Conviction in a particular belief -- being confident -- is in all likelihood the oldest medicine known to man. This confidence in our belief, whatever it is, might be earned through many years of hard work, or it may be more spontaneous. Either way, confidence -- often obtained through a story we tell ourselves -- makes it more likely our body will respond favorably.
The "story" is the placebo, and the placebo is the story.
If you believe the story that a certain procedure can reduce blood pressure, the odds of it working go dramatically up. If you believe it's possible to relieve pain of any kind by taking a sugar pill, it's remarkable how efficacious sugar pills can be.
Placebos really do work, and they're real.
Can a placebo really just be a story someone tells us, and then we believe it? Or is it more of a story we tell ourselves? Either way, a placebo creates actual--as in molecular--change in the way our brains and our bodies work.
Placebos make our aching joints and bones feel better, make wine taste better, maybe even make matcha taste better. It makes various pharmaceutical therapies more effective, and it can even help lift the fog of depression.
Try to imagine the following:
Fake knee surgery.
Fake pain relievers for lower back pain.
Besides the word fake, what do these have in common?
They're all part of a rich medical dataset of studies focused on placebos.
Fake knee surgery, really?

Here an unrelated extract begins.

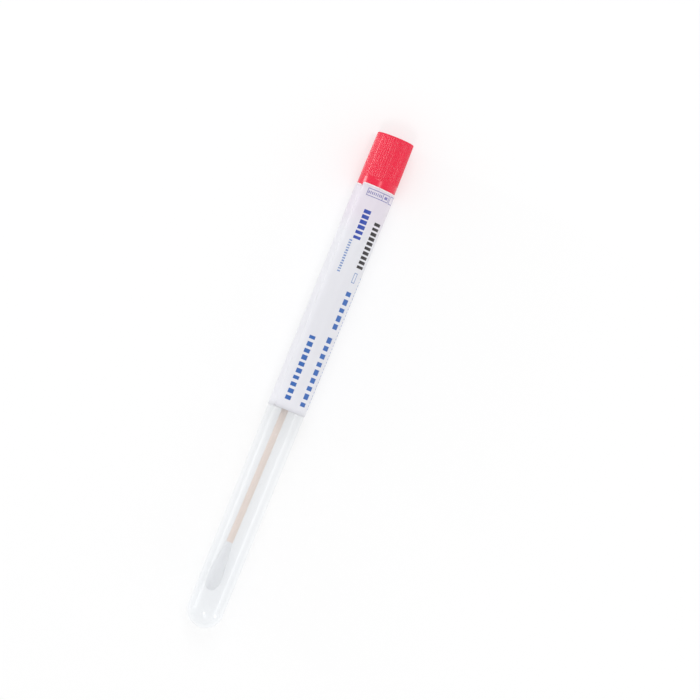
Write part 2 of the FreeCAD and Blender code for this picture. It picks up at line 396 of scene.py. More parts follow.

Yes. In a landmark study by Finnish researchers published in the New England Journal of Medicine, a fake surgical procedure, it turns out, is just as good as real surgery at reducing pain and other symptoms in some patients suffering from torn knee cartilage.
"Placebo painkillers can trigger the release of endorphins and endogenous opioids in the brain,” placebo expert Jo Marchant told the publication Quartz. “These are the neurotransmitters that opiate drugs are designed to mimic. The placebo painkiller is working through the same biochemical pathways as the drug.”
Placebos are within a few percentage points of being as effective as antidepressants, with none of the side effects.
If you start to believe --and you need some conviction here -- that placebos are really incredibly effective medicine, your odds are excellent that they indeed will indeed work.
But wouldn't knowing that you're taking a fake pill more or less cancel out whatever beneficial effect it might have? You'd think so! But no -- according to many different studies, it doesn't even matter if the user is cognizant that she's taking a placebo; it still works!
So how do you give yourself a placebo?
"Engaging in the ritual of healthy living — eating right, exercising, yoga, quality social time, meditating — probably provides some of the key ingredients of a placebo effect," says Ted Kaptchuk, a professor of medicine at Harvard Medical School, and one of the world's foremost authorities on placebos. "While these activities are positive interventions in their own right, the level of attention you give can enhance their benefits. The attention and emotional support you give yourself is often not something you can easily measure, but it can help you feel more comfortable in the world, and that can go a long way when it comes to healing."
What can we do to harness some of the power of the placebo? How do we best take care of ourselves?
All the obvious ways we all know work -- daily exercise, an excellent, whole-foods-based diet (not the grocery chain, actual whole raw foods), commitment to good sleeping habits, treating yourself to a yoga class or a massage, are all excellent places to start. “It may be that getting some kind of attention and care is telling your brain ‘I’m safe and I’m being looked after,’” writes Marchant.
So, is matcha a placebo? Yes, absolutely: if you think it's going to give you all the health benefits you've come to expect, then your odds of actually getting them go dramatically up. Is it still good for you, even though it can be considered a placebo? Of course! It still has all the essential optimum health properties, including like the plethora of antioxidants, catechins, flavonoids, amino acids, and polyphenols in every serving, each with its own published history in the medical journals. It's a blood-sugar stabilizer, anti inflammatory, probiotic that promotes healthy teeth and gums.
We've assembled a research database that is a good place to look for medical and scientific studies on the efficacy of green tea in general and matcha in particular. We built it because, to our knowledge, nothing like it exists on the internet, so it serves a very useful purpose.
The ritual of carefully and mindfully making a cup of matcha is soothing, and reassuring. It allows you to pause, to consciously know that you're doing something beneficial for yourself (and for your family, which needs you be at your healthiest). This itself is hugely valuable, according to all the placebo research.
You could do worse than imagining yourself getting more focused, more nourished, more immune. through a daily cup of matcha. You might actually become those things.